The miracle-working power that developed in San Isidro was first exercised, as became a farmer, on suffering beasts and bad weather. His early influence over water grew more and more pronounced, rain refreshing the thirsty fields at his bidding, and medicinal fountains gushing from rocks at the stroke of his hoe. And when, one sunshiny morning, his wife let their baby boy slip from her arms into the depths of the well and ran in distress to her husband, the saint, who for once was working on the farm, did not scold her, as the priestly authors seem to think would have been the natural course, but calmly said, "My sister, what is there to cry about?" And when, after a season of prayer, these exemplary parents proceeded to the well, its waters had risen to the brink, lifting the little John, as on a silver-tissue cushion, safe to their embrace. Isidro still retained his youthful peculiarities as a laborer, often praying all day long in the churches, while his yoke of oxen did the ploughing just as well without him. On one occasion, when he arrived too late for mass, the gates of heaven opened to his vision, as he knelt before the closed church door, and he was permitted to witness a celestial mass, where Christ was both priest and wafer, with choirs of angels chanting the holy service. Even his charities cost him little, for when the olla of vegetables and fish, that his wife made every Saturday for the poor, had all been eaten, a word from Isidro was enough to replenish the pot. If he emptied his sack of corn on the snow for a flock of hungry pigeons, the sack was full when he reached the mill; and when he threshed his master's wheat a second and a third time for the beggars, the very chaff turned into golden grain.
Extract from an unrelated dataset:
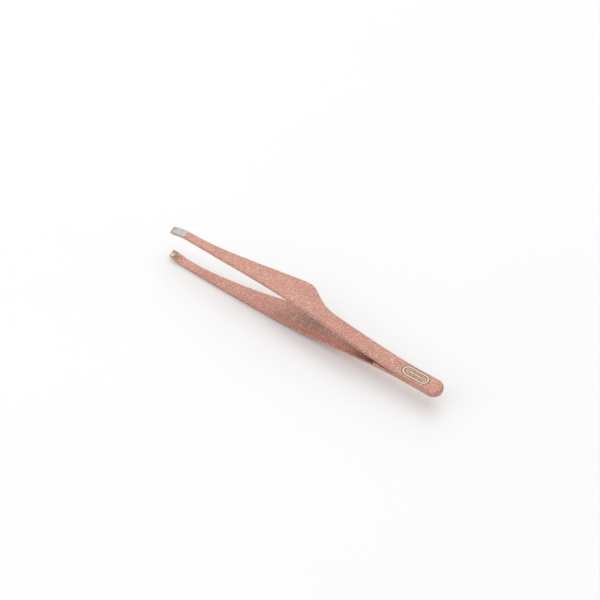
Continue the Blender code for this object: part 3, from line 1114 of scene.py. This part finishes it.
# %% [markdown]
# ## The floor
# Small tools are shown on a pale sheet. A single square, far larger than the tweezers, takes the
# soft contact shadow that tells the eye where they stand.

# %% The floor
FLOOR_HALF = 3.0
FLOOR_WHITE = (0.93, 0.93, 0.93)
floor_mesh = bpy.data.meshes.new("floor")
floor_corners = [(x * FLOOR_HALF, y * FLOOR_HALF, low[2]) for x, y in ((-1, -1), (1, -1), (1, 1), (-1, 1))]
floor_mesh.from_pydata(floor_corners, [], [(0, 1, 2, 3)])
floor = bpy.data.objects.new("floor", floor_mesh)
bpy.context.scene.collection.objects.link(floor)
floor_material, floor_tree, floor_shader = new_material("pale_floor")
shade = use_group(floor_tree, cloud_tree, Grain=6.0, Low=0.985, High=1.0)["Value"]
finish_with(floor_tree, floor_shader, Base_Color=scale_colour(floor_tree, FLOOR_WHITE, shade),
            Roughness=0.7)
floor_mesh.materials.append(floor_material)
print(f"floor {2 * FLOOR_HALF:.0f} m across")

# %% [markdown]
# ## The lights
# Metal shows what is round it, so the lights are large and soft, and the world behind them is
# white. One lamp hangs overhead, one stands beyond the finger rests, and one fills in from
# the front. A small hard lamp would put one glaring spot on each flake instead.

# %% Three lamps and the world
LAMPS = {
    "overhead": ((0.0, 0.1, 1.0), 1.2, 2.9),
    "softbox": ((-0.7, 0.9, 0.95), 1.6, 4.9),
    "front": ((-0.7, -0.8, 0.8), 1.2, 3.5),
}
WORLD_STRENGTH = 0.64


def area_light(name, place, size, power):
    """A round lamp whose -Z axis points from its place to the middle of the scene."""
    lamp = bpy.data.lights.new(name, "AREA")
    lamp.shape = "DISK"
    lamp.size = size
    lamp.energy = power
    holder = bpy.data.objects.new(name, lamp)
    bpy.context.scene.collection.objects.link(holder)
    holder.location = place
    way = -np.array(place)
    holder.rotation_euler = (math.atan2(math.hypot(way[0], way[1]), -way[2]), 0.0,
                             math.atan2(way[1], way[0]) - math.pi / 2)
    print(f"lamp {name}: {power} W over {size} m")


for name, (place, size, power) in LAMPS.items():
    area_light(name, place, size, power)
world = bpy.data.worlds.new("studio")
bpy.context.scene.world = world
world.use_nodes = True
world.node_tree.nodes["Background"].inputs["Color"].default_value = (1.0, 1.0, 1.0, 1.0)
world.node_tree.nodes["Background"].inputs["Strength"].default_value = WORLD_STRENGTH
bpy.context.scene.view_settings.view_transform = "Standard"

# %% [markdown]
# ## The camera
# The camera looks from behind the butt, down along the blades, through a long lens, which keeps
# the near end from swelling. Its three axes are worked out from two angles and a roll, and go into
# one matrix, so nothing has to be aimed by hand.

# %% The camera
AZIMUTH, ELEVATION, ROLL = math.radians(30.0), math.radians(46.3), math.radians(-6.6)
DISTANCE = 0.497
LENS = 103.75
SHIFT_X, SHIFT_Y = -0.0034, 0.0238
back = np.array([math.sin(AZIMUTH) * math.cos(ELEVATION), -math.cos(AZIMUTH) * math.cos(ELEVATION),
                 math.sin(ELEVATION)])
level_right = np.cross(-back, (0.0, 0.0, 1.0))
level_right /= np.linalg.norm(level_right)
level_up = np.cross(level_right, -back)
right = math.cos(ROLL) * level_right - math.sin(ROLL) * level_up
up = math.sin(ROLL) * level_right + math.cos(ROLL) * level_up
target = np.array([(low[0] + high[0]) / 2, CENTRE_Y, MIDDLE_Z])
stance = np.eye(4)
stance[:3, 0], stance[:3, 1], stance[:3, 2] = right, up, back
stance[:3, 3] = target + DISTANCE * back
lens_data = bpy.data.cameras.new("camera")
lens_data.lens = LENS
lens_data.shift_x = SHIFT_X
lens_data.shift_y = SHIFT_Y
camera = bpy.data.objects.new("camera", lens_data)
bpy.context.scene.collection.objects.link(camera)
camera.matrix_world = stance.T
bpy.context.scene.camera = camera
print(f"camera {DISTANCE} m away, {math.degrees(ELEVATION):.1f} degrees up")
His best quality, which almost makes his cult desirable in Spain, continued to be his love for animals, especially for birds. These sang their sweetest songs as he passed by, and often flew down from the poplar branches to brush their little wings against his blouse. And he, who had raised his master's daughter from the dead, did not disdain to work miracles of healing and of life on maltreated horses. Madrid would do well to give her guardian saint a season ticket to the bull-ring. Even the despised and cudgelled ass had a share in his protection. A sacrilegious wolf that thought to make a meal of Isidro's donkey, left to graze outside a church where the saint had gone to pray, was struck dead—perhaps by the donkey's heels. This kindly rustic, who had separated from his wife for greater sanctity, died on St. Andrew's Day and was buried in the cemetery of St. Andrew's Church in Madrid. Such sepulture was not to his liking, and twice his ghost appeared to ask that the body might be removed to the church, as was presently done, all the bells of St. Andrew's ringing of their own accord to give it welcome. The tomb immediately began to work miracles, and Isidro became such a favorite with the people that when, in 1212, a shepherd guided Alfonso VIII, lost with his vanguard in the wild passes of the Sierra Morena, to the great battle of Las Navas de Tolosa, where the armies of the Holy Cross broke forever the dominion of the Moors in Central Spain, nothing would do but the story that this shepherd was Isidro himself. Above the tomb of the saint a chapel was erected, perhaps by Alfonso, perhaps by Isabel la Católica. There seems to be a conflict of authorities here, but all testimonies agree that the angels used to come down and sing in the chapel Saturday afternoons.